Still seems odd that it's only apparently Data, Moriarty and the Doctor that have demonstrated the Federation actually can make pretty general AI with the tools it already has on starships (and conveniently always on the ship with all those film crews on it making the Historical Records).

Surely under the crust of some demon class planet there's a bank of millions of times that power bring used for...something.

There's probably a rule against making AI that you're allowed to break in the delta quadrant though.

twoodfin · on Aug 29, 2022

There’s no direct canon confirmation, but it seems quite plausible that it was, in fact, the Bynars who provided the technological leaps necessary for the Enterprise computer to generate Moriarty and other proto-sentient characters. Riker and Picard both comment on the realism and perception of Minuet, created by the Bynars on the holodeck after their upgrades.

And there is a direct canon line from Moriarty through to the EMH and later sentient holograms via Lt. Barclay.

ilaksh · on Aug 29, 2022

I make tools for artists and am afraid to incorporate AI generation because I am pretty sure then everyone will just discount work creates with my tool, assuming all of it was AI generated, and then no artists will want to use it.

What I am actually leaning towards is a tool for users to "enhance" art with AI, but only if the artist allows it.

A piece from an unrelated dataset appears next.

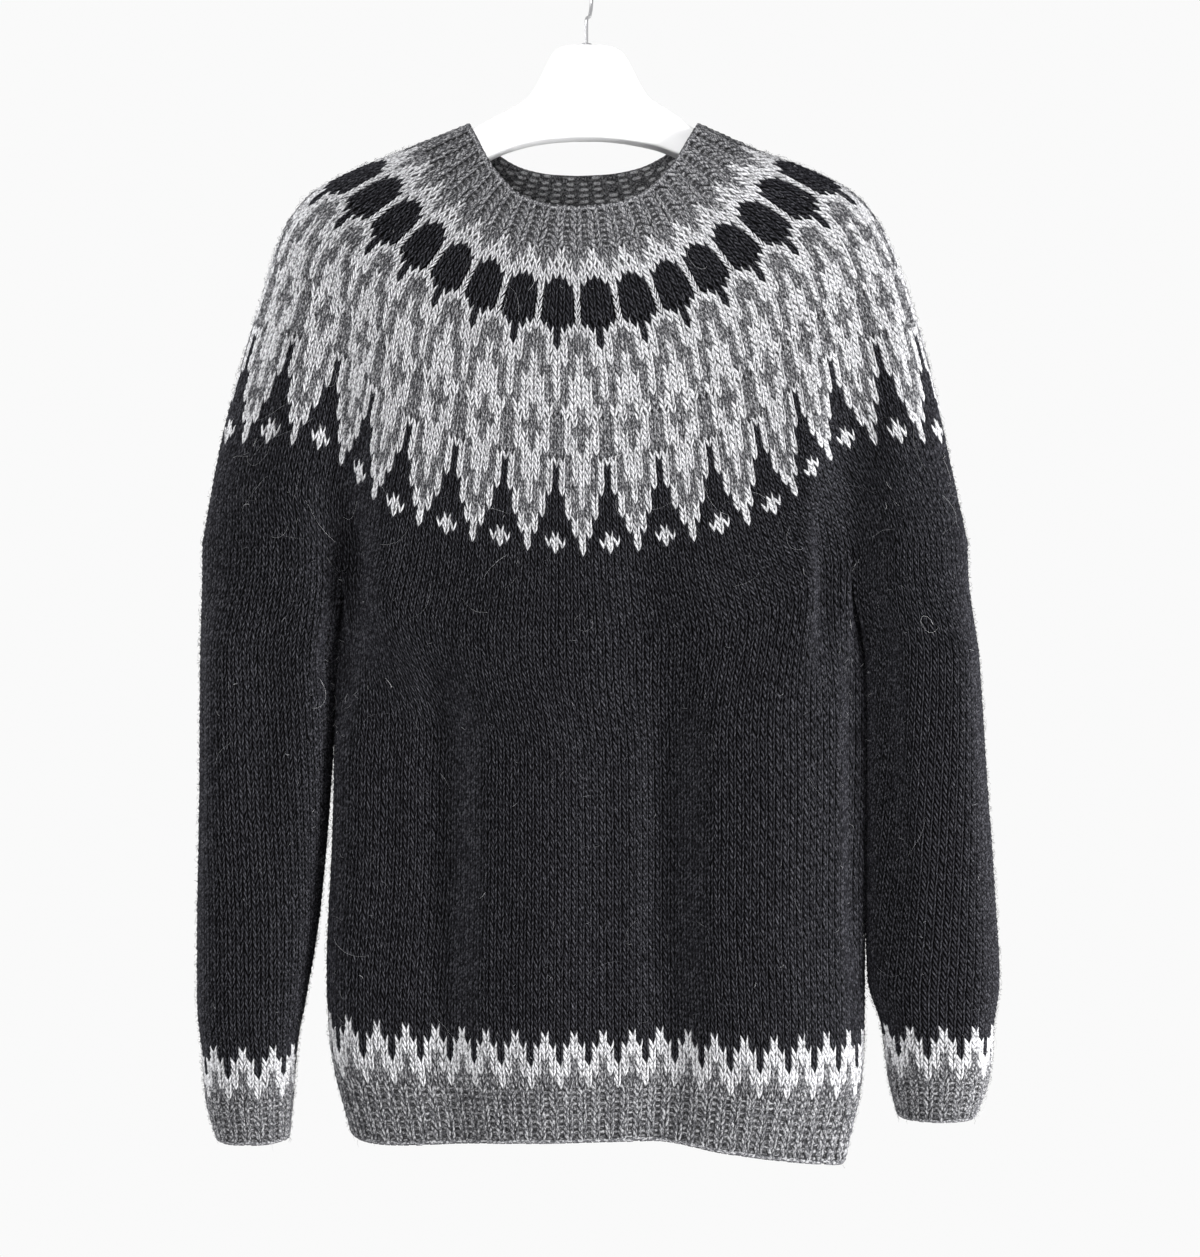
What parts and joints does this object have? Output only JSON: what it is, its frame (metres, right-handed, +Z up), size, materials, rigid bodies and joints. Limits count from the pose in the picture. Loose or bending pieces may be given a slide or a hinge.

brundolf · on Aug 28, 2022

More generally: continuity from one image to the next

If you want a set of images with the same artistic style for example, especially a distinctive one, that can be hard to do

If you want a set of images starring the same recognizable character or object, in eg. different situations, that's gonna be real hard to prompt

astrange · on Aug 29, 2022

You can do this in SD by fixing the random seed; only reason earlier models can’t is their UIs hide the seed from you.

More control is coming: https://dreambooth.github.io/

moffkalast · on Aug 28, 2022

> I believe the killer app will be the one that's available for free

FTFY

Dall-E only really became known after Dalle-E Mini was used to flood the internet with memes.